25 Random Things about Me (Breakfast Edition)

1. I once covered an entire wall of my apartment with hundreds of empty cereal boxes. This was before my town had recycling and I was sick of throwing away all those cardboard boxes (roughly four a week). So I built a wall. I like to think it was strong enough to keep out even the Kool-Aid Man (who, I should remind readers, was not a man at all).

2. I used to live near a General Mills Cheerios factory. Cheerios taste better than the factory smell would lead you to believe.

3. I’ve always felt that I had a special connection with Bob Evans, the man. The origins of this connection are hazy, but it must have something to do with my grandmother and scrapple.

4. Studying abroad in Russia, I had cold pickled fish for breakfast every day for four weeks.
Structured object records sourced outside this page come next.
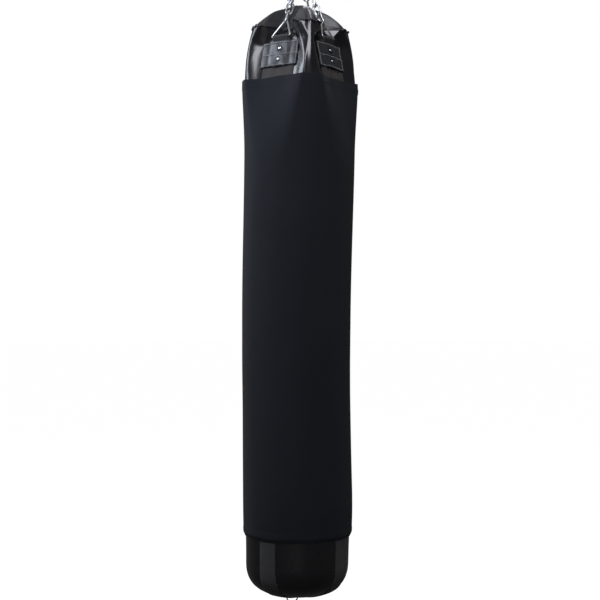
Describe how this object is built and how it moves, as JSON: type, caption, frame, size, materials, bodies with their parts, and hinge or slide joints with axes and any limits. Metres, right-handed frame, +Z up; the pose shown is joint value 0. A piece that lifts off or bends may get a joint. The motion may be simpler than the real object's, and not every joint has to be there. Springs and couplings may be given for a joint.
{
  "type": "hanging heavy bag",
  "caption": "Long hanging heavy bag with a cloth sleeve, sewn strap and ring anchors, chains, a gated snap hook, a ball-bearing swivel and a tether ring below.",
  "frame": {"origin": "centre of the swivel's hang eye", "axes": "+Z up along the hanging bag, +Y through the hang eye towards the back, +X along the snap hook's lower bar"},
  "size_m": [0.3545, 0.3482, 2.1052],
  "materials": {
    "zinc_steel": "bright zinc plate",
    "forged_steel": "zinc plated forging",
    "bearing_steel": "polished",
    "dark_steel": "blackened",
    "rivet_steel": "bright nickel",
    "dark_washer": "black, satin",
    "webbing": "woven polyester webbing",
    "ribbed_webbing": "coarse ribbed webbing",
    "patch_leather": "stitched split leather",
    "skin_leather": "glossy coated leather",
    "cap_leather": "matt coated leather",
    "hem_leather": "gathered edge",
    "filling": "packed textile",
    "sleeve_cloth": "matt stretch cloth"
  },
  "bodies": {
    "swivel_top": {"swivel_yoke": "forged_steel", "lower_race": "bearing_steel", "bearing_balls": "bearing_steel"},
    "swivel_lower": {"swivel_stem": "forged_steel", "swivel_nut": "forged_steel", "upper_race": "bearing_steel"},
    "snap_hook": {"hook_body": "forged_steel", "gate_pin": "forged_steel"},
    "hook_gate_body": {"hook_gate": "forged_steel", "gate_spring": "bearing_steel"},
    "bag": {"chain_1_link_1": "zinc_steel", "chain_1_link_2": "zinc_steel", "chain_1_link_3": "zinc_steel", "chain_1_link_4": "zinc_steel", "chain_1_link_5": "zinc_steel", "chain_2_link_1": "zinc_steel", "chain_2_link_2": "zinc_steel", "chain_2_link_3": "zinc_steel", "chain_2_link_4": "zinc_steel", "chain_2_link_5": "zinc_steel", "chain_3_link_1": "zinc_steel", "chain_3_link_2": "zinc_steel", "chain_3_link_3": "zinc_steel", "chain_3_link_4": "zinc_steel", "chain_3_link_5": "zinc_steel", "chain_4_link_1": "zinc_steel", "chain_4_link_2": "zinc_steel", "chain_4_link_3": "zinc_steel", "chain_4_link_4": "zinc_steel", "chain_4_link_5": "zinc_steel", "ring_1": "zinc_steel", "ring_2": "zinc_steel", "ring_3": "zinc_steel", "ring_4": "zinc_steel", "strap_1": "webbing", "strap_2": "webbing", "strap_3": "webbing", "strap_4": "webbing", "band_1": "ribbed_webbing", "band_2": "ribbed_webbing", "band_3": "ribbed_webbing", "band_4": "ribbed_webbing", "patch_1": "patch_leather", "patch_2": "patch_leather", "patch_3": "patch_leather", "patch_4": "patch_leather", "rivets": "rivet_steel", "rivet_washers": "dark_washer", "skin": "skin_leather", "filling": "filling", "top_cap": "cap_leather", "gathered_hem": "hem_leather", "bottom_panel": "skin_leather", "lower_straps": "webbing", "sleeve": "sleeve_cloth", "sleeve_seam_tab": "sleeve_cloth", "bottom_patch": "patch_leather", "bottom_tab": "webbing"},
    "tether_ring": {"bottom_ring": "dark_steel"}
  },
  "joints": [
    {"name": "swivel_spin", "type": "hinge", "parent": "swivel_top", "child": "swivel_lower", "pos_m": [0, 0, -0.0553], "axis": [0, 0, 1], "continuous": true},
    {"name": "hook_swing", "type": "hinge", "parent": "swivel_lower", "child": "snap_hook", "pos_m": [0, 0, -0.1013], "axis": [0, 1, 0], "range_deg": [-40, 40]},
    {"name": "bag_swing", "type": "hinge", "parent": "snap_hook", "child": "bag", "pos_m": [0, 0, -0.176], "axis": [1, 0, 0], "range_deg": [-40, 40]},
    {"name": "gate_open", "type": "hinge", "parent": "snap_hook", "child": "hook_gate_body", "pos_m": [0.03, 0, -0.156], "axis": [0, 1, 0], "range_deg": [-25, 0], "stiffness_Nm_per_rad": 0.25, "springref_deg": 20.05},
    {"name": "tether_ring_pivot", "type": "hinge", "parent": "bag", "child": "tether_ring", "pos_m": [-0.015, 0, -2.0672], "axis": [1, 0, 0], "range_deg": [-75, 75]}
  ]
}
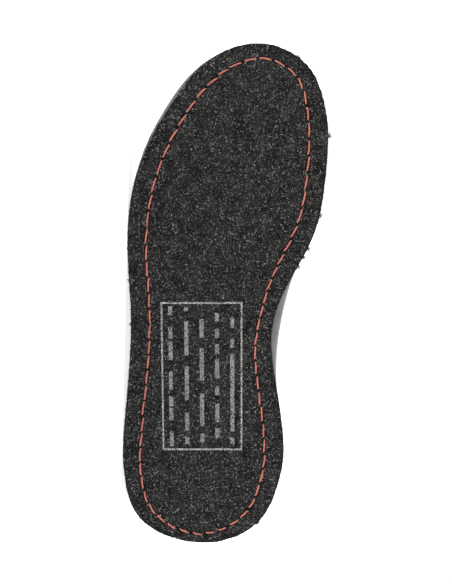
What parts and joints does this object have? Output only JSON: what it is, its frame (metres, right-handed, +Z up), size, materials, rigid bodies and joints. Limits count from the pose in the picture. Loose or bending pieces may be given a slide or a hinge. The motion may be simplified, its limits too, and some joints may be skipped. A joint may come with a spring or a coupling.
{
  "type": "wading boot",
  "caption": "Right wading boot with a sewn felt outsole, foam midsole, hollow laced upper, padded collar and tongue, lying on its outer side.",
  "frame": {"origin": "middle of the boot's bounding box, on the surface that it lies on", "axes": "+Z up, -X towards the toe, -Y the way the tread faces, so +Y points up the shaft"},
  "size_m": [0.3058, 0.1976, 0.121],
  "materials": {
    "felt": "coarse charcoal felt with pale flecks",
    "foam": "matte mid-grey foam",
    "footbed": "matte knit",
    "upper_nubuck": "matte synthetic nubuck",
    "rubber": "satin rubber",
    "facing": "matte synthetic",
    "padding": "matte spacer textile",
    "cord": "braided cord",
    "webbing": "woven webbing",
    "metal": "dark nickel"
  },
  "bodies": {
    "root": {"outsole_felt": "felt", "midsole": "foam", "insole": "footbed", "upper": "upper_nubuck", "toe_rand": "rubber", "heel_counter": "rubber", "eyestay_medial": "facing", "eyestay_lateral": "facing", "collar": "padding", "tongue": "padding", "lace": "cord", "pull_loop": "webbing", "eyelet_medial_1": "metal", "eyelet_medial_2": "metal", "eyelet_medial_3": "metal", "eyelet_medial_4": "metal", "eyelet_lateral_1": "metal", "eyelet_lateral_2": "metal", "eyelet_lateral_3": "metal", "eyelet_lateral_4": "metal", "hook_medial_1": "metal", "hook_medial_2": "metal", "hook_lateral_1": "metal", "hook_lateral_2": "metal"}
  },
  "joints": []
}
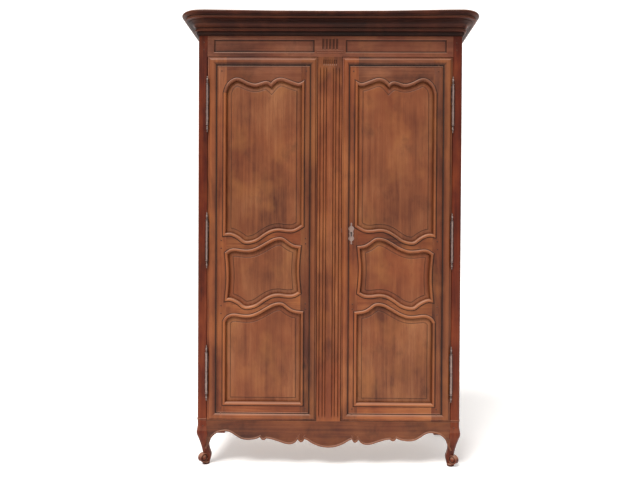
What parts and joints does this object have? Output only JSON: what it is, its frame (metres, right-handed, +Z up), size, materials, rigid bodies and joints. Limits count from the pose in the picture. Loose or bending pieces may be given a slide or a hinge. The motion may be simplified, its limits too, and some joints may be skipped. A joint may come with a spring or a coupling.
{
  "type": "armoire",
  "caption": "Tall two-door walnut armoire with scalloped fielded panels, a fixed reeded centre post, scroll-footed front legs and a moulded cornice.",
  "frame": {"origin": "on the floor, below the middle of the whole piece's bounding box", "axes": "+Z up, the front and the doors face -Y, +X to the viewer's right"},
  "size_m": [1.552, 0.651, 2.37],
  "materials": {
    "frame_walnut": "waxed",
    "panel_walnut": "waxed",
    "post_walnut": "waxed",
    "dark_walnut": "waxed, darkened with age",
    "peg_wood": "waxed",
    "plain_wood": "bare, dusty",
    "iron": "worn, dark"
  },
  "bodies": {
    "case": {"front_left_post": "post_walnut", "front_right_post": "post_walnut", "back_left_post": "post_walnut", "back_right_post": "post_walnut", "frieze_rail": "frame_walnut", "centre_post": "frame_walnut", "apron_rail": "frame_walnut", "left_side_top_rail": "frame_walnut", "left_side_middle_rail": "frame_walnut", "left_side_bottom_rail": "frame_walnut", "left_side_upper_panel": "panel_walnut", "left_side_lower_panel": "panel_walnut", "right_side_top_rail": "frame_walnut", "right_side_middle_rail": "frame_walnut", "right_side_bottom_rail": "frame_walnut", "right_side_upper_panel": "panel_walnut", "right_side_lower_panel": "panel_walnut", "back_top_rail": "plain_wood", "back_bottom_rail": "plain_wood", "back_muntin": "plain_wood", "back_boards": "plain_wood", "top_boards": "plain_wood", "floor_boards": "plain_wood", "shelves": "plain_wood", "shelf_cleats": "plain_wood", "cornice_front": "dark_walnut", "cornice_left_return": "dark_walnut", "cornice_right_return": "dark_walnut", "case_pegs": "peg_wood", "left_hinge_pins": "iron", "right_hinge_pins": "iron", "lock_keeper": "iron"},
    "left_door": {"left_hinge_stile": "frame_walnut", "left_meeting_stile": "frame_walnut", "left_top_rail": "frame_walnut", "left_upper_cross_rail": "frame_walnut", "left_lower_cross_rail": "frame_walnut", "left_bottom_rail": "frame_walnut", "left_upper_panel": "panel_walnut", "left_middle_panel": "panel_walnut", "left_lower_panel": "panel_walnut", "left_hinge_barrels": "iron", "left_door_pegs": "peg_wood", "bolt_guides": "iron"},
    "right_door": {"right_hinge_stile": "frame_walnut", "right_meeting_stile": "frame_walnut", "right_top_rail": "frame_walnut", "right_upper_cross_rail": "frame_walnut", "right_lower_cross_rail": "frame_walnut", "right_bottom_rail": "frame_walnut", "right_upper_panel": "panel_walnut", "right_middle_panel": "panel_walnut", "right_lower_panel": "panel_walnut", "right_hinge_barrels": "iron", "right_door_pegs": "peg_wood", "lock_case": "iron", "escutcheon": "iron"},
    "lock_bolt": {"lock_bolt": "iron"},
    "top_bolt": {"top_bolt": "iron"},
    "bottom_bolt": {"bottom_bolt": "iron"}
  },
  "joints": [
    {"name": "left_door_hinge", "type": "hinge", "parent": "case", "child": "left_door", "pos_m": [-0.6395, -0.2485, 1.19], "axis": [0, 0, -1], "range_deg": [0, 175]},
    {"name": "right_door_hinge", "type": "hinge", "parent": "case", "child": "right_door", "pos_m": [0.6395, -0.2485, 1.19], "axis": [0, 0, 1], "range_deg": [0, 175]},
    {"name": "lock_bolt_slide", "type": "slide", "parent": "right_door", "child": "lock_bolt", "axis": [-1, 0, 0], "range_m": [0, 0.014]},
    {"name": "top_bolt_slide", "type": "slide", "parent": "left_door", "child": "top_bolt", "axis": [0, 0, 1], "range_m": [0, 0.014]},
    {"name": "bottom_bolt_slide", "type": "slide", "parent": "left_door", "child": "bottom_bolt", "axis": [0, 0, -1], "range_m": [0, 0.014]}
  ]
}
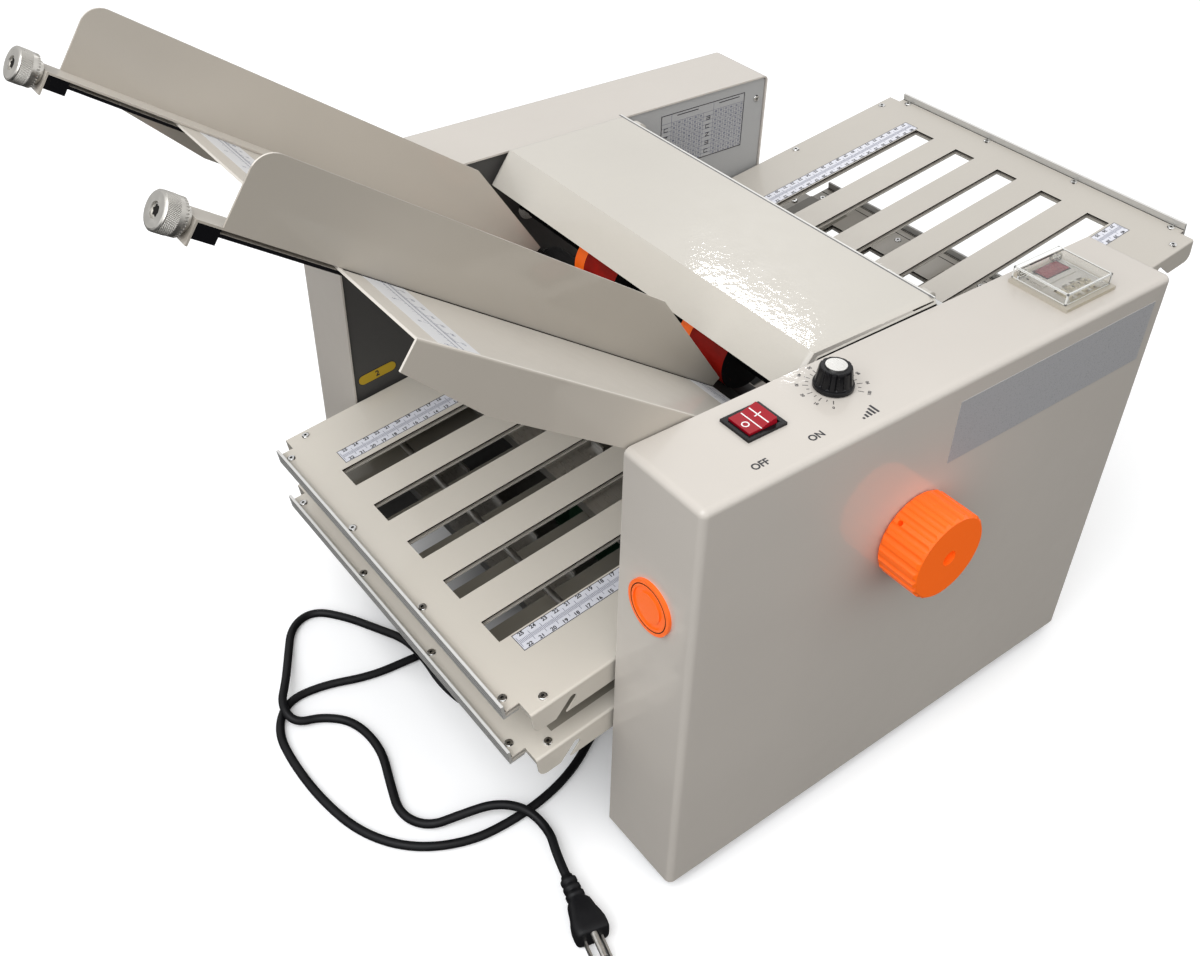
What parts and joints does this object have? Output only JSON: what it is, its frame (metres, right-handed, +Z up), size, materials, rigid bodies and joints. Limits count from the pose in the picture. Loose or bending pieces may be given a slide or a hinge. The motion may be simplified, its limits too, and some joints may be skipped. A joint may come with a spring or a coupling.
{
  "type": "paper folding machine",
  "caption": "Desk paper folding machine with a sloping feed table, sliding side guides, slotted fold trays, geared fold rollers, hinged cover, handwheel, controls and mains lead.",
  "frame": {"origin": "on the floor, at the centre of the two housings' footprint", "axes": "+X runs back from the feed table along the housings, +Y from the control side to the far side, +Z up"},
  "size_m": [0.8491, 0.5433, 0.5674],
  "materials": {
    "housing_paint": "satin",
    "tray_paint": "satin",
    "frame_grey": "satin",
    "steel": "brushed",
    "bright_steel": "polished",
    "alloy": "satin",
    "black_plastic": "matte",
    "gear_plastic": "matte",
    "grey_rubber": "matte",
    "foot_rubber": "matte",
    "wheel_rubber": "matte",
    "orange_plastic": "gloss",
    "red_plastic": "gloss",
    "clear_plastic": "clear",
    "cream_plastic": "matte",
    "board_green": "matte",
    "brass": "polished"
  },
  "bodies": {
    "root": {"near_housing": "housing_paint", "far_housing": "housing_paint", "near_frame": "frame_grey", "far_frame": "frame_grey", "roller_bearings": "bright_steel", "rubber_feet": "foot_rubber", "base_plate": "steel", "tie_rods": "steel", "cover_hinge_rod": "bright_steel", "motor": "black_plastic", "drive_belt": "foot_rubber", "paper_chutes": "steel", "feed_table": "tray_paint", "fold_tray_1": "tray_paint", "fold_tray_2": "tray_paint", "fold_tray_3": "tray_paint", "fold_tray_4": "tray_paint", "tray_base_plates": "steel", "tray_end_channels": "alloy", "machine_screws": "bright_steel", "front_cap": "orange_plastic", "switch_bezel": "black_plastic", "counter_case": "cream_plastic", "counter_panel": "cream_plastic", "control_board": "board_green", "mains_cord": "black_plastic", "cord_gland": "black_plastic", "plug_body": "black_plastic", "plug_prongs": "brass"},
    "drive": {"handwheel": "orange_plastic", "fold_roller_1": "steel", "roller_1_sleeve": "grey_rubber"},
    "roller_2": {"fold_roller_2": "steel"},
    "roller_3": {"fold_roller_3": "steel", "roller_3_sleeve": "grey_rubber"},
    "roller_4": {"fold_roller_4": "steel"},
    "roller_5": {"fold_roller_5": "steel", "roller_5_sleeve": "grey_rubber"},
    "roller_6": {"fold_roller_6": "steel"},
    "idler": {"idler_gear": "gear_plastic"},
    "feeder": {"feed_shaft": "steel", "feed_wheel_tyres": "wheel_rubber", "feed_wheel_hubs": "orange_plastic"},
    "motor_rotor": {"motor_pulley": "alloy"},
    "speed_dial": {"speed_knob": "black_plastic", "speed_knob_cap": "alloy"},
    "rocker": {"switch_rocker": "red_plastic"},
    "counter_lid": {"counter_cover": "clear_plastic"},
    "thumb_wheels": {"counter_wheels": "cream_plastic"},
    "cover": {"top_cover": "housing_paint"},
    "near_slider": {"near_guide": "tray_paint", "near_guide_block": "black_plastic"},
    "near_screw": {"near_guide_screw": "bright_steel"},
    "far_slider": {"far_guide": "tray_paint", "far_guide_block": "black_plastic"},
    "far_screw": {"far_guide_screw": "bright_steel"},
    "stop_1": {"paper_stop_1": "steel"},
    "stop_2": {"paper_stop_2": "steel"},
    "stop_3": {"paper_stop_3": "steel"},
    "stop_4": {"paper_stop_4": "steel"}
  },
  "joints": [
    {"name": "drive_spin", "type": "hinge", "parent": "root", "child": "drive", "pos_m": [-0.0285, 0, 0.257], "axis": [0, 1, 0], "continuous": true},
    {"name": "roller_2_spin", "type": "hinge", "parent": "root", "child": "roller_2", "pos_m": [-0.02386, 0, 0.22501], "axis": [0, 1, 0], "continuous": true},
    {"name": "roller_3_spin", "type": "hinge", "parent": "root", "child": "roller_3", "pos_m": [-0.00334, 0, 0.20272], "axis": [0, 1, 0], "continuous": true},
    {"name": "roller_4_spin", "type": "hinge", "parent": "root", "child": "roller_4", "pos_m": [-0.01667, 0, 0.17551], "axis": [0, 1, 0], "continuous": true},
    {"name": "roller_5_spin", "type": "hinge", "parent": "root", "child": "roller_5", "pos_m": [0.00385, 0, 0.15321], "axis": [0, 1, 0], "continuous": true},
    {"name": "roller_6_spin", "type": "hinge", "parent": "root", "child": "roller_6", "pos_m": [-0.00948, 0, 0.126], "axis": [0, 1, 0], "continuous": true},
    {"name": "idler_spin", "type": "hinge", "parent": "root", "child": "idler", "pos_m": [-0.04092, 0, 0.28684], "axis": [0, 1, 0], "continuous": true},
    {"name": "feed_spin", "type": "hinge", "parent": "root", "child": "feeder", "pos_m": [-0.04372, 0, 0.31396], "axis": [0, 1, 0], "continuous": true},
    {"name": "motor_spin", "type": "hinge", "parent": "root", "child": "motor_rotor", "pos_m": [0.12, 0, 0.07984], "axis": [0, 1, 0], "continuous": true},
    {"name": "speed_turn", "type": "hinge", "parent": "root", "child": "speed_dial", "pos_m": [-0.079, -0.2083, 0.372], "axis": [0, 0, -1], "range_deg": [0, 300]},
    {"name": "switch_rock", "type": "hinge", "parent": "root", "child": "rocker", "pos_m": [-0.1462, -0.2077, 0.368], "axis": [0, 1, 0], "range_deg": [0, 16]},
    {"name": "counter_lid_hinge", "type": "hinge", "parent": "root", "child": "counter_lid", "pos_m": [0.14375, -0.1922, 0.3775], "axis": [-1, 0, 0], "range_deg": [0, 110]},
    {"name": "thumb_wheel_turn", "type": "hinge", "parent": "root", "child": "thumb_wheels", "pos_m": [0.14375, -0.2265, 0.3705], "axis": [1, 0, 0], "continuous": true},
    {"name": "cover_hinge", "type": "hinge", "parent": "root", "child": "cover", "pos_m": [0.0565, 0, 0.366], "axis": [0, 1, 0], "range_deg": [0, 100]},
    {"name": "near_guide_slide", "type": "slide", "parent": "root", "child": "near_slider", "axis": [0, 1, 0], "range_m": [-0.065, 0.06]},
    {"name": "far_guide_slide", "type": "slide", "parent": "root", "child": "far_slider", "axis": [0, 1, 0], "range_m": [-0.06, 0.045]},
    {"name": "near_screw_turn", "type": "hinge", "parent": "near_slider", "child": "near_screw", "pos_m": [-0.42129, -0.092, 0.54159], "axis": [0.8221, 0, -0.5693], "continuous": true},
    {"name": "far_screw_turn", "type": "hinge", "parent": "far_slider", "child": "far_screw", "pos_m": [-0.42129, 0.112, 0.54159], "axis": [0.8221, 0, -0.5693], "continuous": true},
    {"name": "stop_1_slide", "type": "slide", "parent": "root", "child": "stop_1", "axis": [0.9896, 0, 0.1437], "range_m": [-0.09493, 0.21707]},
    {"name": "stop_2_slide", "type": "slide", "parent": "root", "child": "stop_2", "axis": [-0.9896, 0, -0.1437], "range_m": [-0.02203, 0.13997]},
    {"name": "stop_3_slide", "type": "slide", "parent": "root", "child": "stop_3", "axis": [0.9896, 0, 0.1437], "range_m": [-0.05206, 0.10994]},
    {"name": "stop_4_slide", "type": "slide", "parent": "root", "child": "stop_4", "axis": [-0.9896, 0, -0.1437], "range_m": [-0.09098, 0.07102]}
  ],
  "couplings": [
    {"joint": "roller_2_spin", "follows": "drive_spin", "ratio": -1.1333},
    {"joint": "roller_3_spin", "follows": "drive_spin", "ratio": 1.1333},
    {"joint": "roller_4_spin", "follows": "drive_spin", "ratio": -1.1333},
    {"joint": "roller_5_spin", "follows": "drive_spin", "ratio": 1.1333},
    {"joint": "roller_6_spin", "follows": "drive_spin", "ratio": -1.1333},
    {"joint": "idler_spin", "follows": "drive_spin", "ratio": -1.1333},
    {"joint": "feed_spin", "follows": "drive_spin", "ratio": 1.4167},
    {"joint": "motor_spin", "follows": "drive_spin", "ratio": -2.6444}
  ]
}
It was the USSR back then and I felt that I was somehow doing my part to maintain Soviet austerity. Many of my fellow Americans skipped out on breakfast, instead waiting hours in line at the single McDonald’s in Moscow to stock up on bagfuls of Big Macs, which they would then parcel out, cold and soggy, over the space of several days.

5. My brothers and I rarely had any kind of sweetened cereal. But every once in a while, Lucky Charms would magically be there in the pantry. I wonder now what were those special occasions that prompted my parents to buy them.

6. I find it strangely comforting that the bits of fruit in any flavor of Quaker Instant Oatmeal are apple. Apples & Cinnamon, of course. But also Peaches & Cream, Strawberries & Cream — they’re all pieces of apple. It reminds me of the 11″ GI Joes, all made from the same mold with simply different configurations of facial hair and scars.

7. I will burn my passport the day that there are more Starbucks and Dunkin’ Donuts in Spain than churrerías. Why bother traveling at all anymore?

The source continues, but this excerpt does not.